Helen’s ode, "La luna immobile inonda l’etere" (Motionless floating, the moon floods the dome of night); her dream of the destruction of Troy; the love duet for Helen and Faust, "Ah! Amore! misterio celeste" (‘Tis love, a mystery celestial); and the dexterous weaving of a musical background by orchestra and chorus, are the chief features in the score to this act.

In the Epilogue, we find Faust in his laboratory once more -- an old man, with death fast approaching, mourning over his past life, with the holy volume open before him. Fearing that Faust may yet escape him, Mefistofele spreads his cloak, and urges Faust to fly with him through the air. Appealing to Heaven, Faust is strengthened by the sound of angelic songs, and resists. Foiled in his efforts, Mefistofele conjures up a vision of beautiful sirens. Faust hesitates a moment, flies to the sacred volume, and cries, "Here at last I find salvation"; then falling on his knees in prayer, effectually overcomes the temptations of the evil one. He then dies amid a shower of rosy petals, and to the triumphant song of a celestial choir. Mefistofele has lost his wager, and holy influences have prevailed.

We have here Faust’s lament, "Giunto sol passo extremo" (Nearing the utmost limit); his prayer, and the choiring of salvation.

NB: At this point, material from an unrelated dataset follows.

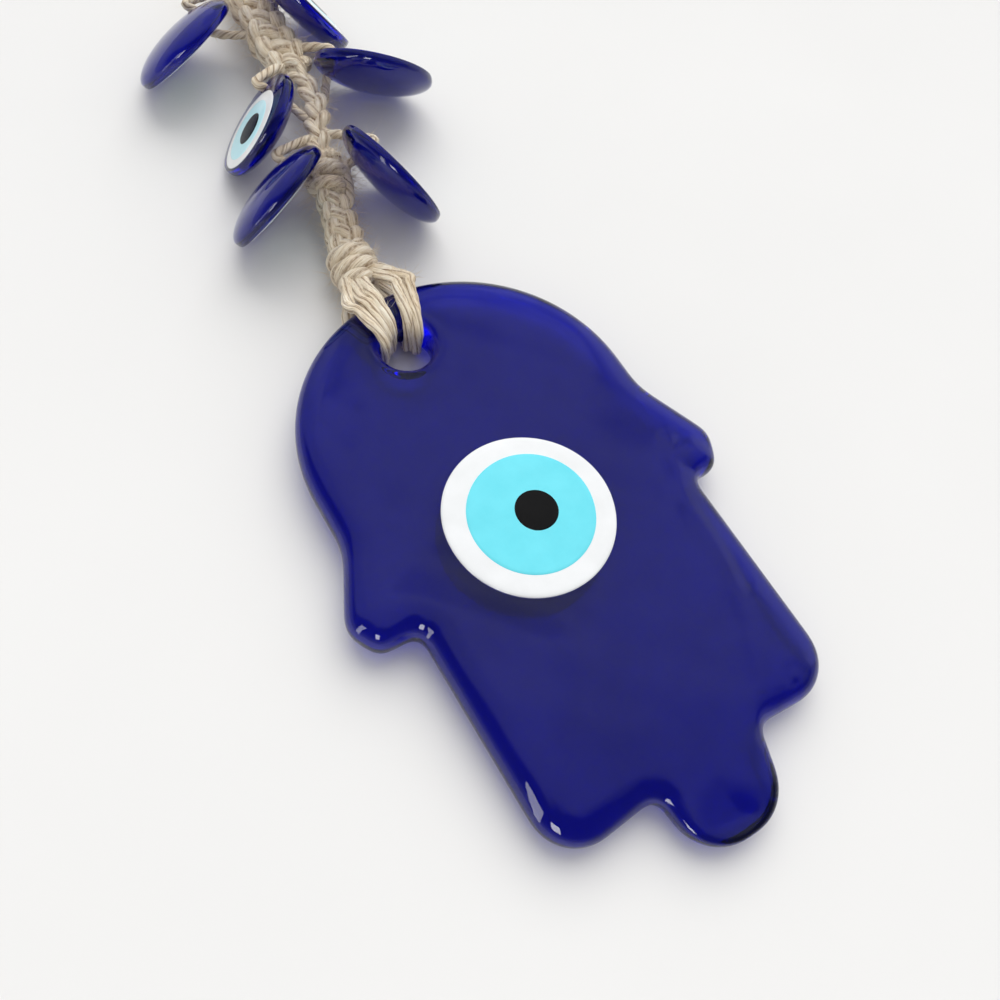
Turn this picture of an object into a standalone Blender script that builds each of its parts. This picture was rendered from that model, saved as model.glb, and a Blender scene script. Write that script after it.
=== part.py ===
"""Evil eye wall hanging: a glass hand with a fused eye, hung from a knotted twine strap.

The strap carries three pairs of flat glass eye beads, one bead of each pair on either side.
The hanging lies on its back on a flat surface, +Z up, with the fingers towards -Y and the
hanging loop towards +Y.  The origin is under the middle of the glass hand.
"""
import math

import bmesh
import bpy
from mathutils import Matrix, Vector

MM = 0.001

# ---------------------------------------------------------------- glass hand (millimetres)
DOME_RADIUS = 33.9          # round top of the hand
HAND_TOP = 61.0             # top of the dome above the middle of the hand
HAND_BOTTOM = -61.0         # tip of the middle finger
HAND_THICK = 8.5
EDGE_INSET = 3.9            # how far in the fire-polished edge begins
EDGE_STEPS = 4              # rings from the middle of the edge to each face
WAIST_Y = 19.3              # where the dome's side begins to swing out to the thumbs
WAIST_RADIUS = 13.0
THUMB_REACH = 40.9          # half span over the two thumbs
THUMB_SHIFT = -0.4
THUMB_Y = 3.3               # height of the thumb tips
THUMB_RADIUS = 5.2
THUMB_HEEL_RADIUS = 3.2
THUMB_NOTCH_Y = -3.1        # lower edge of the thumbs
THUMB_NOTCH_RADIUS = 1.8
PALM_HALF = 30.8            # half width over the outer fingers
PALM_SHIFT = 0.7            # the palm was poured a little to one side
FINGER_END = -48.7          # tips of the outer fingers
FINGER_RADIUS = 8.6
MIDDLE_HALF = 11.5          # half width of the middle finger at its root
MIDDLE_SHIFT = 1.7
MIDDLE_TAPER = 4.2
MIDDLE_RADIUS = 9.2
FINGER_NOTCH_Y = -47.3
FINGER_NOTCH_RADIUS = 2.1

# ---------------------------------------------------------------- hanging hole
HOLE_X, HOLE_Y = -3.7, 47.8
HOLE_RADIUS = 5.0
HOLE_FLARE = 2.6            # the rim is melted round by this much on both faces
HOLE_SEGMENTS = 28

# ---------------------------------------------------------------- eye fused in the hand
EYE_X, EYE_Y = -2.2, 5.1
EYE_WHITE_RADIUS = 16.1
EYE_IRIS_RADIUS = 12.3
EYE_PUPIL_RADIUS = 4.2
EYE_IRIS_SHIFT = 0.35       # the inner discs sit a little off centre
EYE_PUPIL_SHIFT = 1.4
EYE_DEPTH = 2.0             # how deep the white disc sits in the glass
EYE_CROWN = 0.5             # how far the discs stand above the glass
EYE_LAYER = 1.0             # floor left under each inner disc
EYE_SEGMENTS = 40

# ---------------------------------------------------------------- eye beads
BEAD_RADIUS = 13.0
BEAD_RIM = 1.8              # thickness at the edge
BEAD_BACK = 3.4             # height of the domed back
BEAD_BORE_RADIUS = 1.4
BEAD_BORE_WALL = 1.5        # glass left between the bore and the edge
BEAD_WHITE_RADIUS = 9.9
BEAD_IRIS_RADIUS = 7.7
BEAD_PUPIL_RADIUS = 4.0
BEAD_WHITE_EDGE = 0.6       # blue glass left outside the white disc at the far edge
BEAD_DEPTH = 1.0
BEAD_CROWN = 1.0
BEAD_LAYER = 0.5
BEAD_SEGMENTS = 28

# ---------------------------------------------------------------- twine, knots and strap
TWINE_RADIUS = 0.9
BEAD_TWINE_RADIUS = 0.95
LOOP_RADIUS = 1.3
SLING_COUNT = 5             # cords folded through the hole
SLING_HOLE_GAP = 0.425      # air between neighbouring cords inside the hole
SLING_EDGE_GAP = 1.4        # and where they cross the edge of the hand
SLING_KNOT_GAP = 0.417      # and where they go into the knot
SLING_RISE = 23.0           # degrees that the upper cords climb into the knot
SLING_DROP = -32.0          # and that the ones behind the hand fall away from it
KNOT_CENTRE = Vector((-2.3, 71.5, 6.0))
KNOT_RADIUS = 5.0
TOP_KNOT_CENTRE = Vector((15.4, 171.5, 5.1))
TOP_KNOT_RADIUS = 5.0
LOWER_BRAID_RADIUS = 3.4
MIDDLE_BRAID_RADIUS = 2.5
UPPER_BRAID_RADIUS = 4.0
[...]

Arrigo Boito was, it will be recalled, the author of the books to Ponchielli’s opera "La Gioconda," and Verdi’s "Otello" and "Falstaff." He was born in Padua, February 24, 1842. From 1853 to 1862 he was a pupil of the Milan Conservatory. During a long sojourn in Germany and Poland he was to become an ardent admirer of Wagner's music. Since "Mephistophele" Boito has written and composed another opera "Nerone" (Nero), but has withheld it from production.